◆ Material
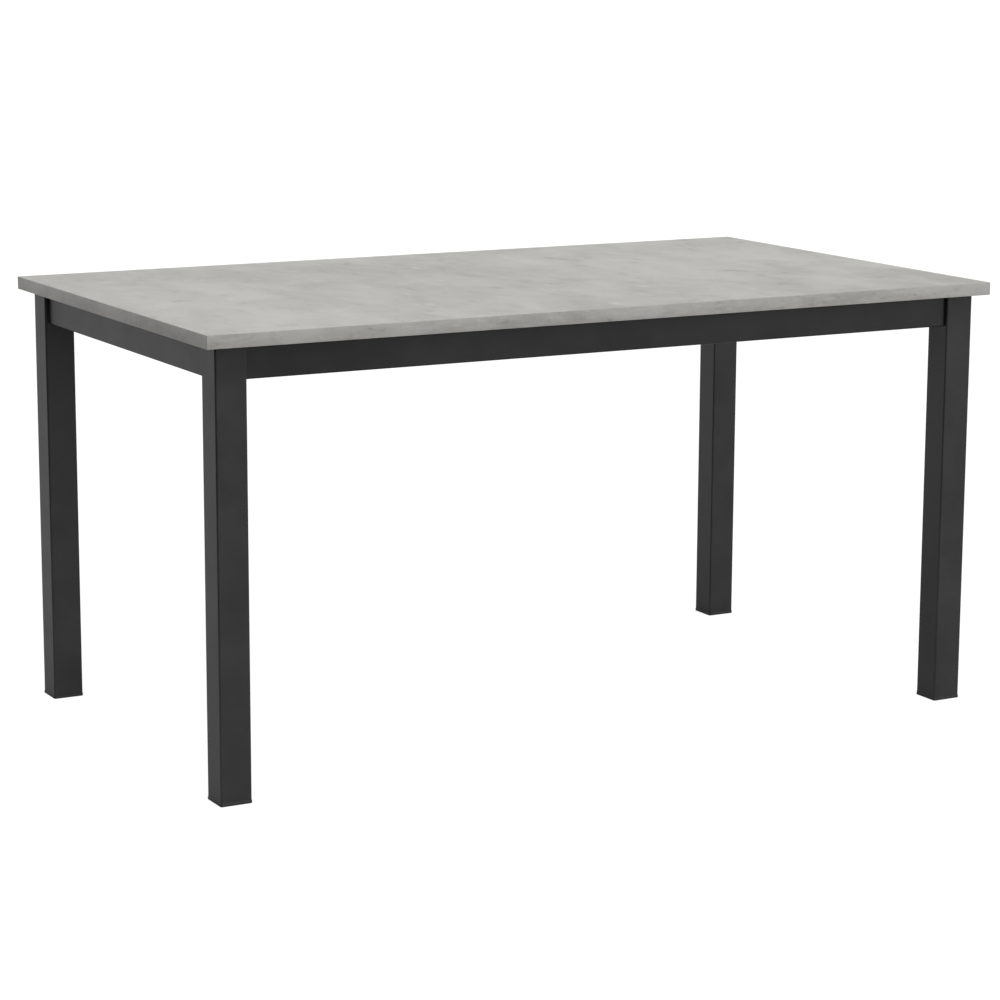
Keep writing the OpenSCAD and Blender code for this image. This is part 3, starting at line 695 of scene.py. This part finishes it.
def makePlugs(side):
    # black caps pressed into the open ends of the tube that pulls out
    low, high = [Vector(corner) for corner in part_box("end_apron_" + side)]
    inset = Vector((plug["wall"] + plug["gap"], 0, plug["wall"] + plug["gap"]))
    bm = bmesh.new()
    for outer, inner in ((low.y + plug["sunk"], low.y + plug["depth"]),
                         (high.y - plug["sunk"], high.y - plug["depth"])):
        start, stop = low + inset, high - inset
        start.y, stop.y = min(outer, inner), max(outer, inner)
        addBlock(bm, start, stop)
        face = min(bm.faces, key=lambda f: abs(f.calc_center_median().y - outer))
        bmesh.ops.inset_region(bm, faces=[face], thickness=plug["dishInset"], depth=0)
        bmesh.ops.inset_region(bm, faces=[face], thickness=plug["round"], depth=-plug["dishDepth"])
    finishPiece(side + ".tubePlugs", bm, polypropylene, "frame_" + side)


for side in ("left", "right"):
    makePlugs(side)
print("welds and plugs made")


# ---- camera, light and floor ----

camera = {"place": (-2.521, -4.586, 1.393), "yaw": 28.76, "pitch": -11.15, "roll": -0.26,
          "lens": 106.8, "sensor": 36.0, "farEnd": 400}


def makeCamera():
    data = bpy.data.cameras.new("camera")
    data.lens = camera["lens"]
    data.sensor_width = camera["sensor"]
    data.clip_end = camera["farEnd"]
    holder = bpy.data.objects.new("camera", data)
    bpy.context.scene.collection.objects.link(holder)
    turn = (Matrix.Rotation(math.radians(-camera["yaw"]), 4, "Z")
            @ Matrix.Rotation(math.radians(90 + camera["pitch"]), 4, "X")
            @ Matrix.Rotation(math.radians(-camera["roll"]), 4, "Z"))
    holder.matrix_world = Matrix.Translation(camera["place"]) @ turn
    bpy.context.scene.camera = holder


light = {
    "sky": 0.4, "flag": 0.03, "flagTowards": (-0.8, -0.6, 0.0), "flagFrom": 0.5, "flagTo": 0.75,
    "flagNear": 1.4, "flagFar": 2.0,
    "bright": 0.55, "brightTowards": (-0.6, 0.75, 0.25), "fill": 0.75, "fillTowards": (0.5, -0.85, 0.1),
    "sunStrength": 1.73, "sunAngle": 90, "sunTilt": (45, 0),
    "floorGlow": 0.93, "floorShadow": "#6d6d6d", "floorBounce": 0.05, "floorWhite": "#b4b4b4",
    "floorSize": 400, "floorGap": 0.3 * mm, "floorRoughness": 0.9,
}


def addFlag(tree, place, start, stop):
    # black cloth beside the camera, hung up and laid on the floor, keeps the corners facing it dark
    towards = Vector(light["flagTowards"]).normalized()
    side = addNode(tree, "VectorMath", {"operation": "DOT_PRODUCT"}, {0: place, 1: towards})
    return addNode(tree, "MapRange", {"interpolation_type": "SMOOTHSTEP"}, {
        "Value": side.outputs["Value"], "From Min": start, "From Max": stop,
        "To Min": 1.0, "To Max": light["flag"]})


def makeLight():
    world = bpy.data.worlds.new("studio")
    bpy.context.scene.world = world
    world.use_nodes = True
    tree = world.node_tree
    tree.nodes.clear()
    direction = addNode(tree, "TexCoord").outputs["Generated"]
    strength = addNode(tree, "Value")
    strength.outputs[0].default_value = light["sky"]
    for lamp in ("bright", "fill"):
        towards = Vector(light[lamp + "Towards"]).normalized()
        side = addNode(tree, "VectorMath", {"operation": "DOT_PRODUCT"}, {0: direction, 1: towards})
        glow = addNode(tree, "MapRange", values={
            "Value": side.outputs["Value"], "From Min": 0.0, "From Max": 1.0,
            "To Min": 0.0, "To Max": light[lamp]})
        strength = addNode(tree, "Math", {"operation": "ADD"}, {0: strength, 1: glow})
    flag = addFlag(tree, direction, light["flagFrom"], light["flagTo"])
    strength = addNode(tree, "Math", {"operation": "MULTIPLY"}, {0: strength, 1: flag})
    sky = addNode(tree, "Background", values={"Color": (1, 1, 1, 1), "Strength": strength})
    backdrop = addNode(tree, "Background", values={"Color": (1, 1, 1, 1), "Strength": 1.0})
    rays = addNode(tree, "LightPath")
    chosen = addNode(tree, "MixShader", values={0: rays.outputs["Is Camera Ray"], 1: sky, 2: backdrop})
    addNode(tree, "OutputWorld", values={"Surface": chosen})

    sun = bpy.data.lights.new("overheadSoftbox", "SUN")
    sun.energy = light["sunStrength"]
    sun.angle = math.radians(light["sunAngle"])
    holder = bpy.data.objects.new("overheadSoftbox", sun)
    tiltX, tiltY = light["sunTilt"]
    holder.rotation_euler = (math.radians(tiltX), math.radians(tiltY), 0)
    bpy.context.scene.collection.objects.link(holder)


def makeFloor():
    # lit from below so that it shows plain white, and clear when it is looked at from underneath
    bm = bmesh.new()
    bmesh.ops.create_grid(bm, x_segments=1, y_segments=1, size=light["floorSize"] / 2)
    # clear of the feet's soles
    bmesh.ops.translate(bm, vec=(0, 0, -light["floorGap"]), verts=bm.verts)
    mesh = bpy.data.meshes.new("studioFloor")
    bm.to_mesh(mesh)
    bm.free()
    floor = bpy.data.objects.new("studioFloor", mesh)
    bpy.context.scene.collection.objects.link(floor)
    material, tree, shader, coords = startMaterial("backlitWhiteAcrylic")
    seen = addNode(tree, "LightPath").outputs["Is Camera Ray"]
    glow = addNode(tree, "Mix", values={0: seen, 2: light["floorBounce"], 3: light["floorGlow"]})
    flag = addFlag(tree, coords.outputs["Object"], light["flagNear"], light["flagFar"])
    white = addNode(tree, "Mix", {"data_type": "RGBA"}, {
        0: flag, 6: (0, 0, 0, 1), 7: toLinear(light["floorWhite"])})
    paint = addNode(tree, "Mix", {"data_type": "RGBA"}, {
        0: seen, 6: white, 7: toLinear(light["floorShadow"])})
    tree.links.new(paint.outputs[2], shader.inputs["Base Color"])
    shader.inputs["Roughness"].default_value = light["floorRoughness"]
    shader.inputs["Specular IOR Level"].default_value = 0.0
    shader.inputs["Emission Color"].default_value = (1, 1, 1, 1)
    tree.links.new(glow.outputs[0], shader.inputs["Emission Strength"])
    clear = addNode(tree, "BsdfTransparent")
    below = addNode(tree, "NewGeometry").outputs["Backfacing"]
    output = next(node for node in tree.nodes if node.bl_idname == "ShaderNodeOutputMaterial")
    mixed = addNode(tree, "MixShader", values={0: below, 1: shader, 2: clear})
    tree.links.new(mixed.outputs[0], output.inputs["Surface"])
    mesh.materials.append(material)


makeCamera()
makeLight()
makeFloor()
bpy.context.scene.view_settings.view_transform = "Standard"
print("stage made")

◆ What is being asked
Set down all of the data above, word for word.

◆ Written solution
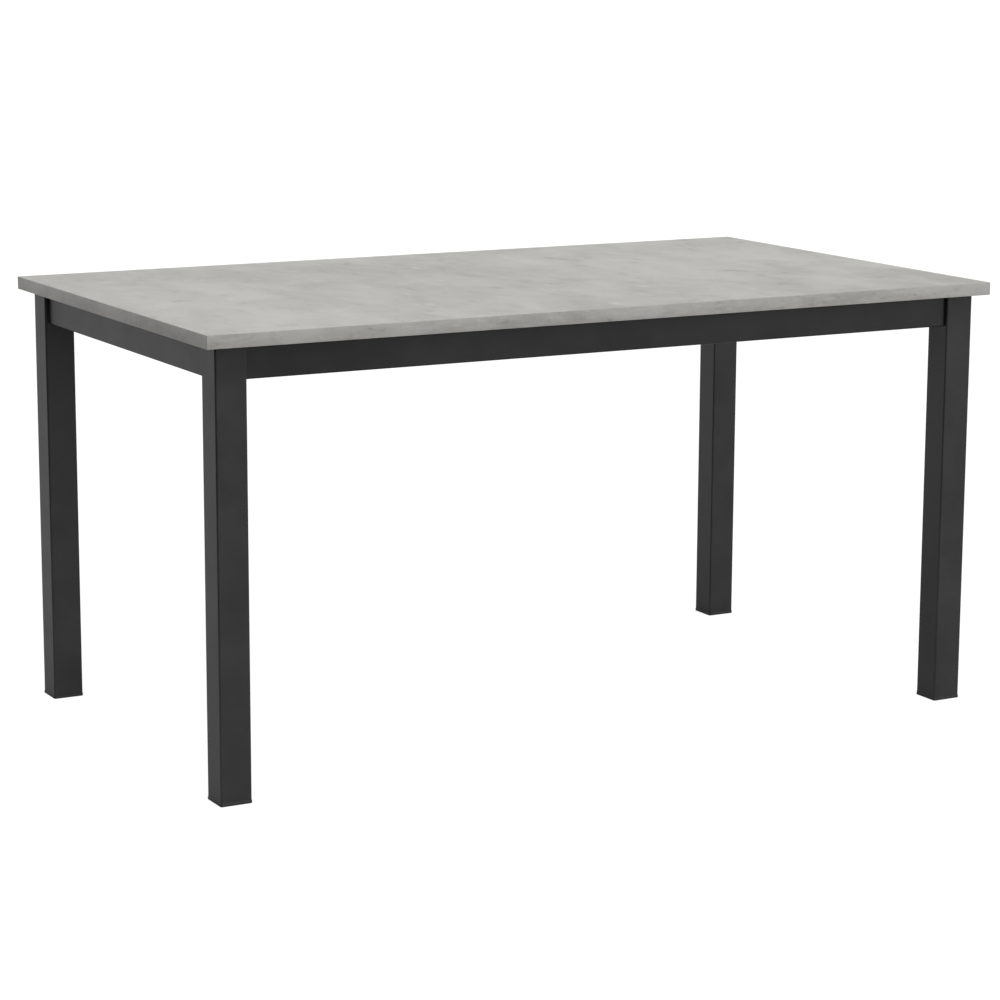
Keep writing the OpenSCAD and Blender code for this image. This is part 3, starting at line 695 of scene.py. This part finishes it.
def makePlugs(side):
    # black caps pressed into the open ends of the tube that pulls out
    low, high = [Vector(corner) for corner in part_box("end_apron_" + side)]
    inset = Vector((plug["wall"] + plug["gap"], 0, plug["wall"] + plug["gap"]))
    bm = bmesh.new()
    for outer, inner in ((low.y + plug["sunk"], low.y + plug["depth"]),
                         (high.y - plug["sunk"], high.y - plug["depth"])):
        start, stop = low + inset, high - inset
        start.y, stop.y = min(outer, inner), max(outer, inner)
        addBlock(bm, start, stop)
        face = min(bm.faces, key=lambda f: abs(f.calc_center_median().y - outer))
        bmesh.ops.inset_region(bm, faces=[face], thickness=plug["dishInset"], depth=0)
        bmesh.ops.inset_region(bm, faces=[face], thickness=plug["round"], depth=-plug["dishDepth"])
    finishPiece(side + ".tubePlugs", bm, polypropylene, "frame_" + side)


for side in ("left", "right"):
    makePlugs(side)
print("welds and plugs made")


# ---- camera, light and floor ----

camera = {"place": (-2.521, -4.586, 1.393), "yaw": 28.76, "pitch": -11.15, "roll": -0.26,
          "lens": 106.8, "sensor": 36.0, "farEnd": 400}


def makeCamera():
    data = bpy.data.cameras.new("camera")
    data.lens = camera["lens"]
    data.sensor_width = camera["sensor"]
    data.clip_end = camera["farEnd"]
    holder = bpy.data.objects.new("camera", data)
    bpy.context.scene.collection.objects.link(holder)
    turn = (Matrix.Rotation(math.radians(-camera["yaw"]), 4, "Z")
            @ Matrix.Rotation(math.radians(90 + camera["pitch"]), 4, "X")
            @ Matrix.Rotation(math.radians(-camera["roll"]), 4, "Z"))
    holder.matrix_world = Matrix.Translation(camera["place"]) @ turn
    bpy.context.scene.camera = holder


light = {
    "sky": 0.4, "flag": 0.03, "flagTowards": (-0.8, -0.6, 0.0), "flagFrom": 0.5, "flagTo": 0.75,
    "flagNear": 1.4, "flagFar": 2.0,
    "bright": 0.55, "brightTowards": (-0.6, 0.75, 0.25), "fill": 0.75, "fillTowards": (0.5, -0.85, 0.1),
    "sunStrength": 1.73, "sunAngle": 90, "sunTilt": (45, 0),
    "floorGlow": 0.93, "floorShadow": "#6d6d6d", "floorBounce": 0.05, "floorWhite": "#b4b4b4",
    "floorSize": 400, "floorGap": 0.3 * mm, "floorRoughness": 0.9,
}


def addFlag(tree, place, start, stop):
    # black cloth beside the camera, hung up and laid on the floor, keeps the corners facing it dark
    towards = Vector(light["flagTowards"]).normalized()
    side = addNode(tree, "VectorMath", {"operation": "DOT_PRODUCT"}, {0: place, 1: towards})
    return addNode(tree, "MapRange", {"interpolation_type": "SMOOTHSTEP"}, {
        "Value": side.outputs["Value"], "From Min": start, "From Max": stop,
        "To Min": 1.0, "To Max": light["flag"]})


def makeLight():
    world = bpy.data.worlds.new("studio")
    bpy.context.scene.world = world
    world.use_nodes = True
    tree = world.node_tree
    tree.nodes.clear()
    direction = addNode(tree, "TexCoord").outputs["Generated"]
    strength = addNode(tree, "Value")
    strength.outputs[0].default_value = light["sky"]
    for lamp in ("bright", "fill"):
        towards = Vector(light[lamp + "Towards"]).normalized()
        side = addNode(tree, "VectorMath", {"operation": "DOT_PRODUCT"}, {0: direction, 1: towards})
        glow = addNode(tree, "MapRange", values={
            "Value": side.outputs["Value"], "From Min": 0.0, "From Max": 1.0,
            "To Min": 0.0, "To Max": light[lamp]})
        strength = addNode(tree, "Math", {"operation": "ADD"}, {0: strength, 1: glow})
    flag = addFlag(tree, direction, light["flagFrom"], light["flagTo"])
    strength = addNode(tree, "Math", {"operation": "MULTIPLY"}, {0: strength, 1: flag})
    sky = addNode(tree, "Background", values={"Color": (1, 1, 1, 1), "Strength": strength})
    backdrop = addNode(tree, "Background", values={"Color": (1, 1, 1, 1), "Strength": 1.0})
    rays = addNode(tree, "LightPath")
    chosen = addNode(tree, "MixShader", values={0: rays.outputs["Is Camera Ray"], 1: sky, 2: backdrop})
    addNode(tree, "OutputWorld", values={"Surface": chosen})

    sun = bpy.data.lights.new("overheadSoftbox", "SUN")
    sun.energy = light["sunStrength"]
    sun.angle = math.radians(light["sunAngle"])
    holder = bpy.data.objects.new("overheadSoftbox", sun)
    tiltX, tiltY = light["sunTilt"]
    holder.rotation_euler = (math.radians(tiltX), math.radians(tiltY), 0)
    bpy.context.scene.collection.objects.link(holder)


def makeFloor():
    # lit from below so that it shows plain white, and clear when it is looked at from underneath
    bm = bmesh.new()
    bmesh.ops.create_grid(bm, x_segments=1, y_segments=1, size=light["floorSize"] / 2)
    # clear of the feet's soles
    bmesh.ops.translate(bm, vec=(0, 0, -light["floorGap"]), verts=bm.verts)
    mesh = bpy.data.meshes.new("studioFloor")
    bm.to_mesh(mesh)
    bm.free()
    floor = bpy.data.objects.new("studioFloor", mesh)
    bpy.context.scene.collection.objects.link(floor)
    material, tree, shader, coords = startMaterial("backlitWhiteAcrylic")
    seen = addNode(tree, "LightPath").outputs["Is Camera Ray"]
    glow = addNode(tree, "Mix", values={0: seen, 2: light["floorBounce"], 3: light["floorGlow"]})
    flag = addFlag(tree, coords.outputs["Object"], light["flagNear"], light["flagFar"])
    white = addNode(tree, "Mix", {"data_type": "RGBA"}, {
        0: flag, 6: (0, 0, 0, 1), 7: toLinear(light["floorWhite"])})
    paint = addNode(tree, "Mix", {"data_type": "RGBA"}, {
        0: seen, 6: white, 7: toLinear(light["floorShadow"])})
    tree.links.new(paint.outputs[2], shader.inputs["Base Color"])
    shader.inputs["Roughness"].default_value = light["floorRoughness"]
    shader.inputs["Specular IOR Level"].default_value = 0.0
    shader.inputs["Emission Color"].default_value = (1, 1, 1, 1)
    tree.links.new(glow.outputs[0], shader.inputs["Emission Strength"])
    clear = addNode(tree, "BsdfTransparent")
    below = addNode(tree, "NewGeometry").outputs["Backfacing"]
    output = next(node for node in tree.nodes if node.bl_idname == "ShaderNodeOutputMaterial")
    mixed = addNode(tree, "MixShader", values={0: below, 1: shader, 2: clear})
    tree.links.new(mixed.outputs[0], output.inputs["Surface"])
    mesh.materials.append(material)


makeCamera()
makeLight()
makeFloor()
bpy.context.scene.view_settings.view_transform = "Standard"
print("stage made")